Without this, you push the approval process outside the platform, and the buyer's procurement team works around you instead of through you.
Contract and customer-specific pricing
B2B prices are rarely one-size-fits-all. A buyer with a contract sees their negotiated rate; a new buyer sees list price; volume tiers change the number. The platform has to resolve the right price per buyer, per product, at the moment of purchase.
This is a hard requirement that most consumer platforms cannot meet without heavy customization, because they assume one public price per product.
Company accounts with multiple users
A B2B customer is an organization, not a person. Several people from the same company log in, share order history, work against shared credit, and hold different permissions. The account model has to represent a company with many users, not a single consumer login.
Why standard platforms struggle with B2B marketplaces
General-purpose commerce platforms and most B2C marketplace tools assume a consumer buyer: one person, one card, one public price, instant checkout. B2B breaks every one of those assumptions.
Bolting net terms, RFQ, approvals, and contract pricing onto a consumer-first platform means building a second commercial engine alongside the first. The gap between B2B requirements and B2C platform assumptions is where most B2B marketplace projects stall.
The realistic path is a platform that already models multi-vendor commerce and can be extended for B2B mechanics - not one where you fight the core assumptions on every feature.
How to build one without starting from scratch
Building a B2B marketplace is a build project, but not a from-zero one. The marketplace infrastructure - vendor onboarding, catalog per seller, order splitting, commission, settlement - is solved. The work is the B2B commercial layer on top.
The approach that ships in months rather than years is a headless, extensible marketplace backend that handles the multi-vendor core out-of-the-box, so your build focuses on net terms, RFQ, approvals, and pricing logic. The full sequence is in our marketplace development guide.
Mercur
Mercur is an enterprise-grade Open Core marketplace platform - zero license fees, zero GMV fees, full code ownership.
It ships the full multi-vendor stack out-of-the-box - vendor onboarding, catalog per vendor, order splitting, commission engine, and split payments - so 80% of marketplace functionality is ready on day one. The B2B commercial layer (net terms, RFQ, approval workflows, contract pricing) is built on a clean, extensible codebase you own, rather than worked around a consumer platform's limits.

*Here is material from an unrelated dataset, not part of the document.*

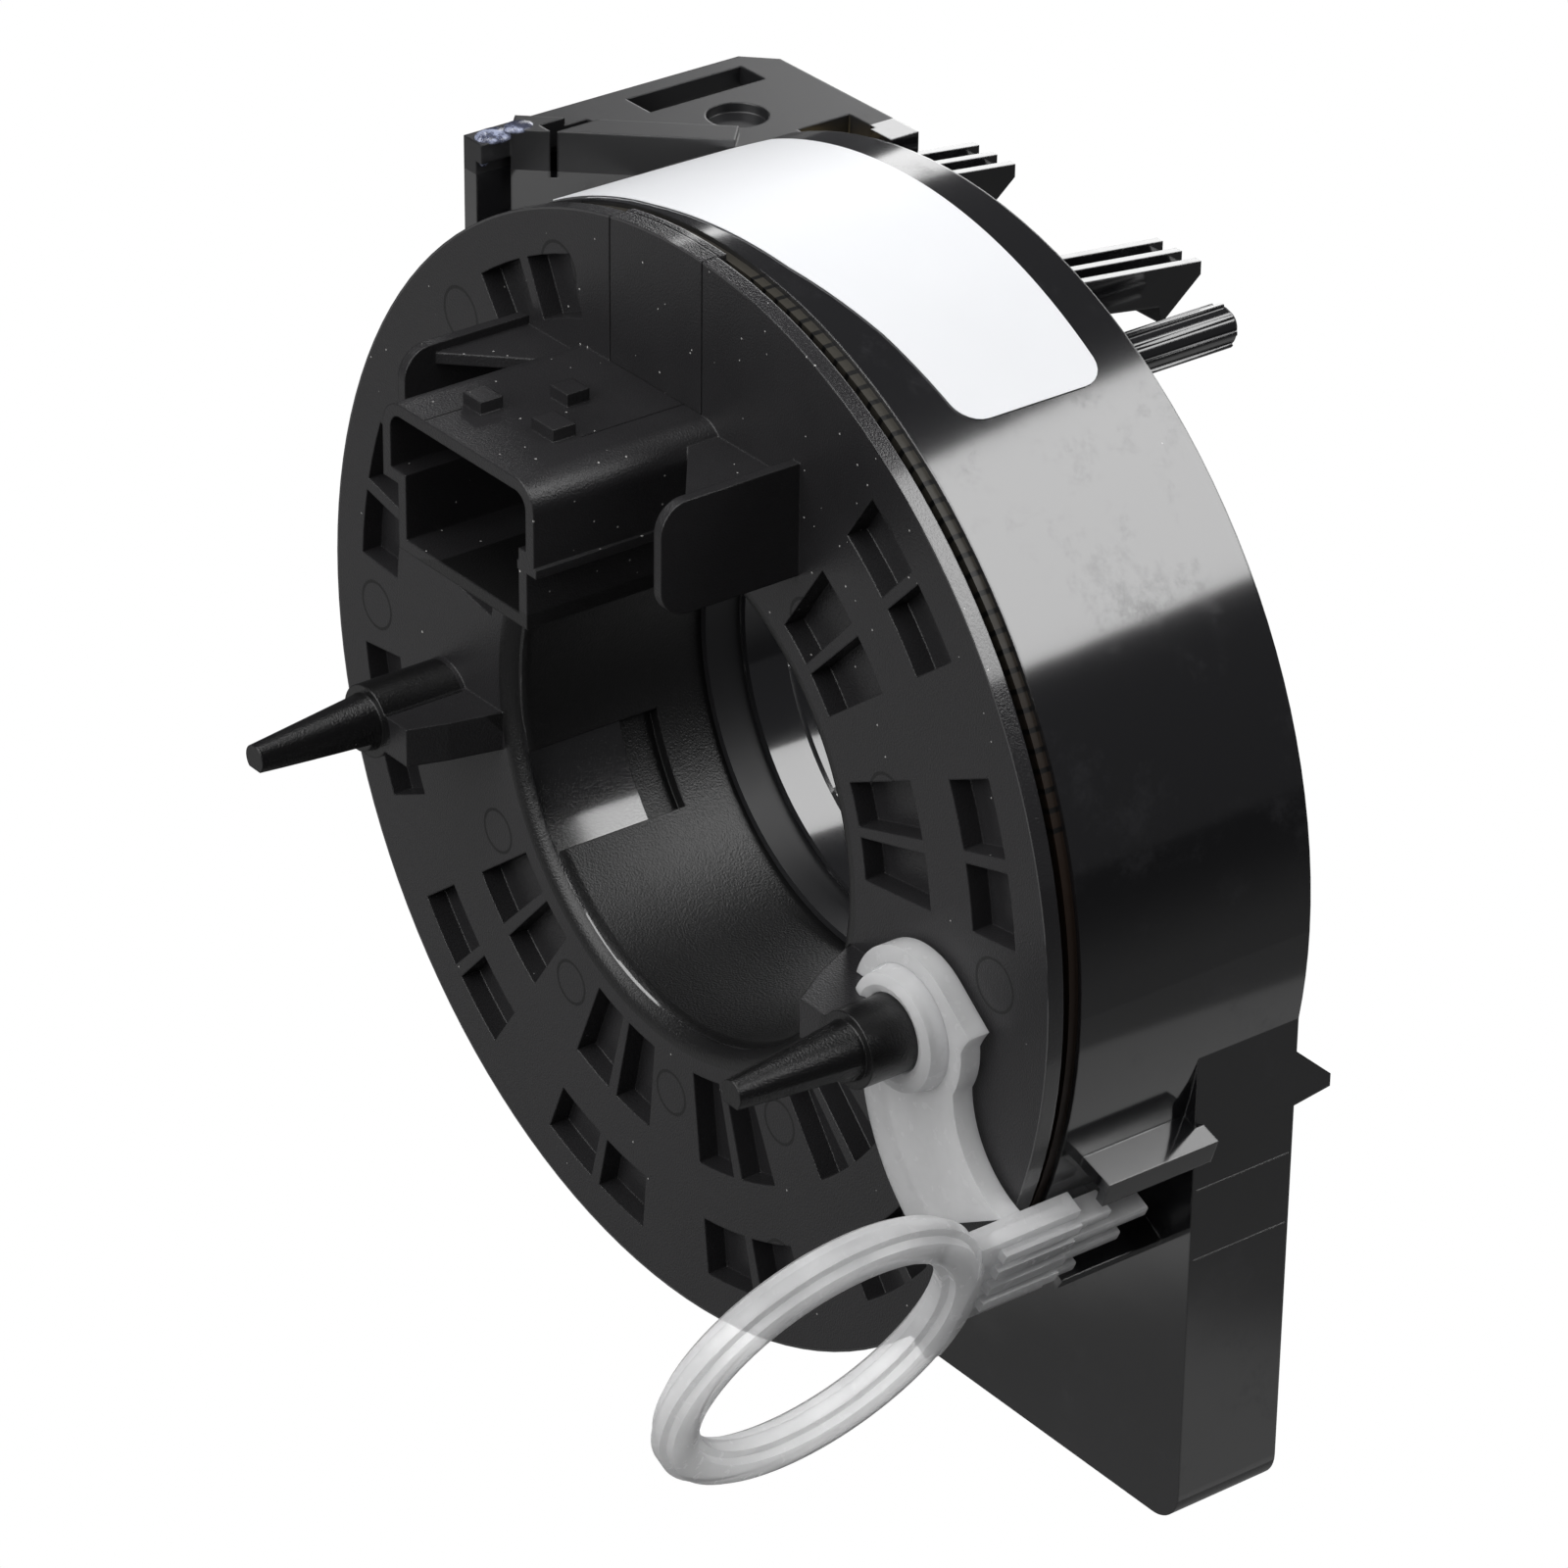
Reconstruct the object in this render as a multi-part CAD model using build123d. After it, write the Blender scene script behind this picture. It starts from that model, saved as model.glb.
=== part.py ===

Mercur is deployed across 30+ enterprise commerce projects with $6B+ in client trade volume, including B2B marketplaces migrating off SaaS platforms. See Mercur features and Mercur Enterprise.
Frequently asked questions
What is a B2B marketplace?
A B2B marketplace is a platform where businesses buy from multiple third-party sellers, with commercial mechanics built for procurement: net payment terms, invoice billing, negotiated or contract pricing, approval workflows, and company accounts with multiple users.
How is a B2B marketplace different from a B2C marketplace?
B2C assumes one consumer, one card, one public price, instant checkout. B2B involves company accounts with multiple users, payment on net terms by invoice, RFQ and negotiated pricing, and approval before purchase. The commercial layer is fundamentally different.
What features does a B2B marketplace need?
Net terms and invoice payment, RFQ and quote management, approval workflows, contract and customer-specific pricing, and company accounts with role-based users. These sit on top of the standard marketplace core of vendor onboarding, catalog, and settlement.
How long does it take to build a B2B marketplace?
With a purpose-built marketplace platform that ships the multi-vendor core out-of-the-box, a B2B marketplace MVP is a matter of months, since the build focuses on the B2B commercial layer rather than rebuilding commerce infrastructure.